● Items from a dataset:

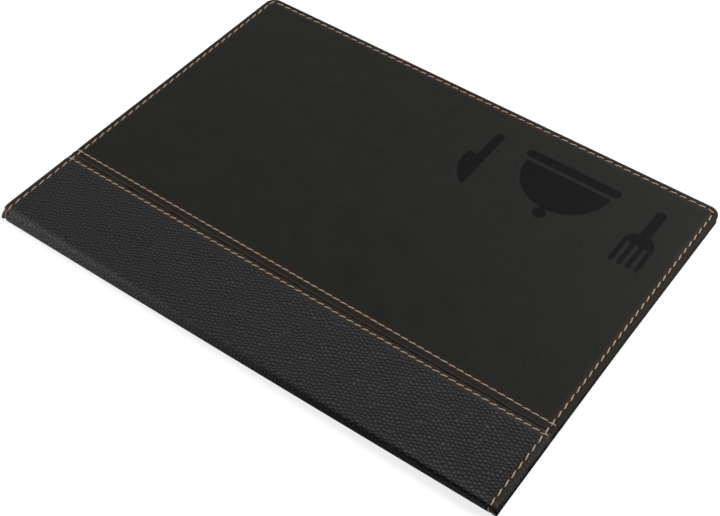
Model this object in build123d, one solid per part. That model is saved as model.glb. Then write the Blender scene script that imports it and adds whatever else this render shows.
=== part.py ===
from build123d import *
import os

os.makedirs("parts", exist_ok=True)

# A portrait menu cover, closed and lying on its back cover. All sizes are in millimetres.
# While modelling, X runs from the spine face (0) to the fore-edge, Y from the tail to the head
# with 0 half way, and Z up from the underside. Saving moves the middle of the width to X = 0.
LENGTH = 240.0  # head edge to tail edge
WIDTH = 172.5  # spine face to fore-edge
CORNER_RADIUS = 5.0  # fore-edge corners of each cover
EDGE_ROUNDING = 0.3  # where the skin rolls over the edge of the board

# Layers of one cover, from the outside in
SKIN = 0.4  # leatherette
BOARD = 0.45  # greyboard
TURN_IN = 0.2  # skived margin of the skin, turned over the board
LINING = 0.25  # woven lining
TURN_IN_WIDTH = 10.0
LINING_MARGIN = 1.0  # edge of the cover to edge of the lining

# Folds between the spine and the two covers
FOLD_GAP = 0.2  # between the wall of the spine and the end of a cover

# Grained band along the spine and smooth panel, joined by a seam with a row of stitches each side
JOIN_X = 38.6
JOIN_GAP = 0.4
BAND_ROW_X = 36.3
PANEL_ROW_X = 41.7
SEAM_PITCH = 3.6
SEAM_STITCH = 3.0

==

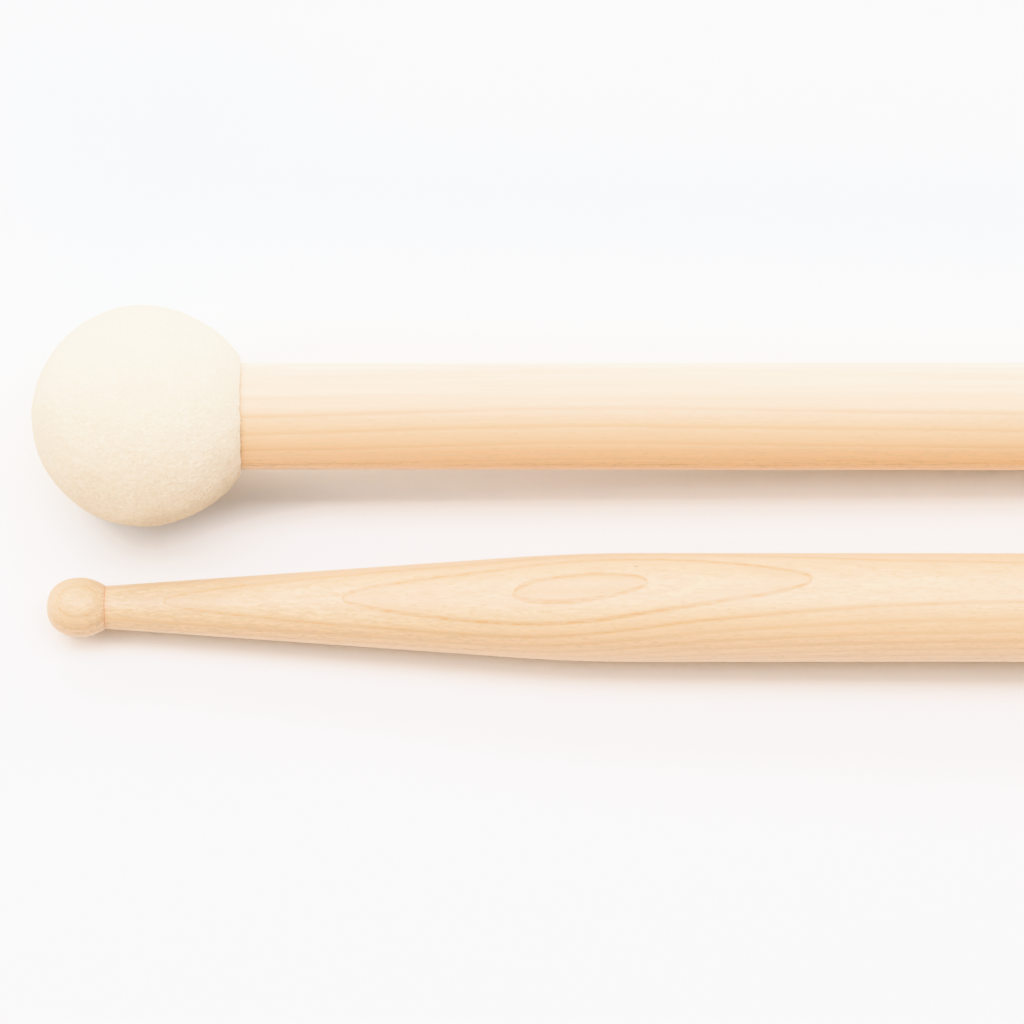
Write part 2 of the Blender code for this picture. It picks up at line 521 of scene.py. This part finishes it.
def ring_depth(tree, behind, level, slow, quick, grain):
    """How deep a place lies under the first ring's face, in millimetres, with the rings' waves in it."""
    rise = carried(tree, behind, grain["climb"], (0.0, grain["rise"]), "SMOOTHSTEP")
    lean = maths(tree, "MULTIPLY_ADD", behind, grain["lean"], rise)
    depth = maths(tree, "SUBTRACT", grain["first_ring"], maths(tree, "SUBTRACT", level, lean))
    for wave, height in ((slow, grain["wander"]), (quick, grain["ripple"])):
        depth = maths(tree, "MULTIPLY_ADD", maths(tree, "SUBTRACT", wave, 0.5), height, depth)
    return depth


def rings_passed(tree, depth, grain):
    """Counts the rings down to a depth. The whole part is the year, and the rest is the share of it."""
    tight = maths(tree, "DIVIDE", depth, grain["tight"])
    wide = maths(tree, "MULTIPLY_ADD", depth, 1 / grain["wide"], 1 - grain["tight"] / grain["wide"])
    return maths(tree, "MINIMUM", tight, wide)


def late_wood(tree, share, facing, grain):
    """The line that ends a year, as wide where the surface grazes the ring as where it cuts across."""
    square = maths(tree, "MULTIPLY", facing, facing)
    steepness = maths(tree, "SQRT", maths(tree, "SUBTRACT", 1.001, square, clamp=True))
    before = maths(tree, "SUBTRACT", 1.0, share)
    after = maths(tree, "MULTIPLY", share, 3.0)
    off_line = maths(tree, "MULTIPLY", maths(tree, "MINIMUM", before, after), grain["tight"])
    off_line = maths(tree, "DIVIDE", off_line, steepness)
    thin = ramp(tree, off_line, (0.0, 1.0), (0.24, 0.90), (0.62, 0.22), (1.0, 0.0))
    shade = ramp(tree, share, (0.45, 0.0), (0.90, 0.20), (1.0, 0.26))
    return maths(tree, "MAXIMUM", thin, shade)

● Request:
Print the lines from the line with "Write part 2" to the line with "return depth" exactly, and print nothing else. Both of those lines are included.

● Complete response:
Write part 2 of the Blender code for this picture. It picks up at line 521 of scene.py. This part finishes it.
def ring_depth(tree, behind, level, slow, quick, grain):
    """How deep a place lies under the first ring's face, in millimetres, with the rings' waves in it."""
    rise = carried(tree, behind, grain["climb"], (0.0, grain["rise"]), "SMOOTHSTEP")
    lean = maths(tree, "MULTIPLY_ADD", behind, grain["lean"], rise)
    depth = maths(tree, "SUBTRACT", grain["first_ring"], maths(tree, "SUBTRACT", level, lean))
    for wave, height in ((slow, grain["wander"]), (quick, grain["ripple"])):
        depth = maths(tree, "MULTIPLY_ADD", maths(tree, "SUBTRACT", wave, 0.5), height, depth)
    return depth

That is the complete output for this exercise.